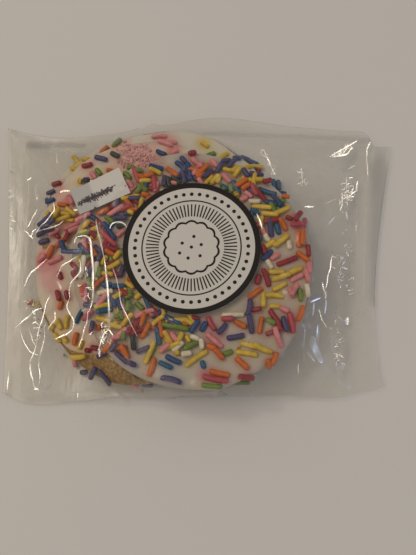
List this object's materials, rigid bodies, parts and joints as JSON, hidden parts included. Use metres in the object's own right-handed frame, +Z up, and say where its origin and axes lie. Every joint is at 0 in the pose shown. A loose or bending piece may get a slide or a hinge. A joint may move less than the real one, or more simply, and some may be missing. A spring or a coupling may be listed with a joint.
{
  "type": "packaged sugar cookies",
  "caption": "Clear sealed bag holding a slid stack of round sugar cookies with white icing and coloured sprinkles, with a round paper label and a small price sticker on top.",
  "frame": {"origin": "on the surface the bag lies on, under the middle of the bag's box", "axes": "+X along the bag from the heat-sealed end to the folded end, +Y away from whoever reads the label, +Z up out of the label"},
  "size_m": [0.1582, 0.1157, 0.0228],
  "materials": {
    "bag_film": "thin clear plastic film, glossy, slightly hazy, with creases",
    "label_paper": "coated white paper with black print",
    "sticker_paper": "uncoated white paper",
    "biscuit": "baked sugar dough, golden brown at the rim",
    "icing": "set white sugar icing, smooth with a soft sheen",
    "sprinkles": "glazed sugar sprinkles in several colours"
  },
  "bodies": {
    "root": {"bag": "bag_film", "label": "label_paper", "price_sticker": "sticker_paper"}
  },
  "joints": []
}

★ ★ ★

What is expected
Copy all data exactly, start to finish.

Expected answer
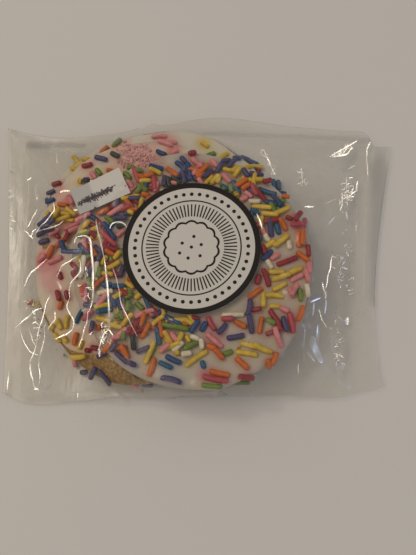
List this object's materials, rigid bodies, parts and joints as JSON, hidden parts included. Use metres in the object's own right-handed frame, +Z up, and say where its origin and axes lie. Every joint is at 0 in the pose shown. A loose or bending piece may get a slide or a hinge. A joint may move less than the real one, or more simply, and some may be missing. A spring or a coupling may be listed with a joint.
{
  "type": "packaged sugar cookies",
  "caption": "Clear sealed bag holding a slid stack of round sugar cookies with white icing and coloured sprinkles, with a round paper label and a small price sticker on top.",
  "frame": {"origin": "on the surface the bag lies on, under the middle of the bag's box", "axes": "+X along the bag from the heat-sealed end to the folded end, +Y away from whoever reads the label, +Z up out of the label"},
  "size_m": [0.1582, 0.1157, 0.0228],
  "materials": {
    "bag_film": "thin clear plastic film, glossy, slightly hazy, with creases",
    "label_paper": "coated white paper with black print",
    "sticker_paper": "uncoated white paper",
    "biscuit": "baked sugar dough, golden brown at the rim",
    "icing": "set white sugar icing, smooth with a soft sheen",
    "sprinkles": "glazed sugar sprinkles in several colours"
  },
  "bodies": {
    "root": {"bag": "bag_film", "label": "label_paper", "price_sticker": "sticker_paper"}
  },
  "joints": []
}